[Raw data]
————

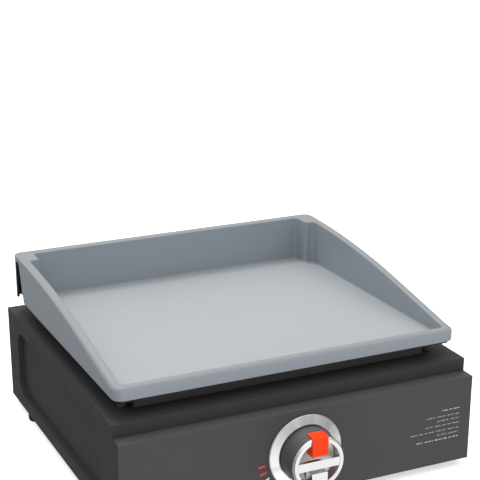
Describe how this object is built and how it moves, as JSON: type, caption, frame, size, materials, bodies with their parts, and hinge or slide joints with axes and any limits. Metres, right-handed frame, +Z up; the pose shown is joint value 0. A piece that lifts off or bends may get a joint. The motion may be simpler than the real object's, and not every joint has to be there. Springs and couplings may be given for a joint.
{
  "type": "electric griddle",
  "caption": "Tabletop electric griddle: folded-steel housing with a thermostat knob, a lift-off steel plate, a silicone cover over the plate, and a slide-out grease tray.",
  "frame": {"origin": "middle of the overall footprint at table level, under the feet", "axes": "+X to the user's right, -Y towards the user, +Z up"},
  "size_m": [0.4544, 0.4708, 0.2137],
  "materials": {
    "shell_paint": "satin charcoal powder coat",
    "panel_paint": "satin charcoal powder coat, a shade lighter",
    "pan_steel": "plain galvanised sheet",
    "foot_rubber": "matt black",
    "screw_steel": "zinc-plated",
    "dark_screw": "blackened",
    "guard_steel": "matt black heat-resistant paint",
    "reflector": "bright aluminised sheet",
    "element_sheath": "heat-darkened sheath",
    "ceramic": "unglazed white",
    "tab_brass": "plain",
    "phenolic": "dark moulded phenolic",
    "copper_tube": "drawn copper colour",
    "inlet_plastic": "black moulded",
    "wire_brown": "insulation",
    "wire_blue": "insulation",
    "wire_green": "insulation",
    "bezel_steel": "circular brushed",
    "knob_plastic": "dark grey satin",
    "chrome": "polished",
    "pointer_orange": "glossy orange",
    "tab_silver": "satin chrome",
    "plate_steel": "seasoned dark steel",
    "silicone": "matt grey silicone",
    "tray_steel": "plain folded sheet",
    "pull_black": "black moulded"
  },
  "bodies": {
    "housing": {"top_deck": "shell_paint", "side_panel_left": "shell_paint", "side_panel_right": "shell_paint", "front_panel": "panel_paint", "rear_panel": "shell_paint", "bottom_pan": "pan_steel", "feet": "foot_rubber", "foot_screws": "screw_steel", "foot_nuts": "screw_steel", "base_screws": "screw_steel", "rear_screws": "dark_screw", "wind_guard": "guard_steel", "reflector_pan": "reflector", "reflector_nuts": "screw_steel", "element_brackets": "pan_steel", "heating_element": "element_sheath", "element_bushings": "ceramic", "element_terminals": "tab_brass", "thermostat_yoke": "screw_steel", "thermostat_body": "phenolic", "thermostat_tabs": "tab_brass", "thermostat_screws": "screw_steel", "sensor_bulb": "copper_tube", "bulb_clips": "pan_steel", "capillary_tube": "copper_tube", "thermal_cutout": "phenolic", "cutout_tabs": "tab_brass", "inlet_socket": "inlet_plastic", "inlet_pins": "tab_brass", "inlet_screws": "screw_steel", "earth_stud": "tab_brass", "earth_nut": "screw_steel", "wire_live": "wire_brown", "wire_neutral": "wire_blue", "wire_earth": "wire_green", "wire_switched": "wire_brown", "wire_cutout": "wire_brown", "tray_runners": "pan_steel", "knob_bezel": "bezel_steel"},
    "knob": {"knob_body": "knob_plastic", "knob_ring": "chrome", "knob_dish": "chrome", "knob_pointer": "pointer_orange", "knob_tab": "tab_silver", "knob_shaft": "screw_steel"},
    "griddle": {"griddle_plate": "plate_steel", "plate_pegs": "guard_steel", "drain_spout": "guard_steel"},
    "cover": {"cover_mat": "silicone"},
    "grease_tray": {"grease_tray": "tray_steel", "tray_pull": "pull_black"}
  },
  "joints": [
    {"name": "knob_turn", "type": "hinge", "parent": "housing", "child": "knob", "pos_m": [0, -0.19785, 0.0659], "axis": [0, 1, 0], "range_deg": [0, 262]},
    {"name": "griddle_lift", "type": "slide", "parent": "housing", "child": "griddle", "axis": [0, 0, 1], "range_m": [0, 0.2]},
    {"name": "cover_lift", "type": "slide", "parent": "griddle", "child": "cover", "axis": [0, 0, 1], "range_m": [0, 0.15]},
    {"name": "tray_slide", "type": "slide", "parent": "housing", "child": "grease_tray", "axis": [0, 1, 0], "range_m": [0, 0.075]}
  ]
}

————

[Written request] Extract, from the listing above, every line where the string "bodies" occurs.

[Solution for this exercise]
Describe how this object is built and how it moves, as JSON: type, caption, frame, size, materials, bodies with their parts, and hinge or slide joints with axes and any limits. Metres, right-handed frame, +Z up; the pose shown is joint value 0. A piece that lifts off or bends may get a joint. The motion may be simpler than the real object's, and not every joint has to be there. Springs and couplings may be given for a joint.
  "bodies": {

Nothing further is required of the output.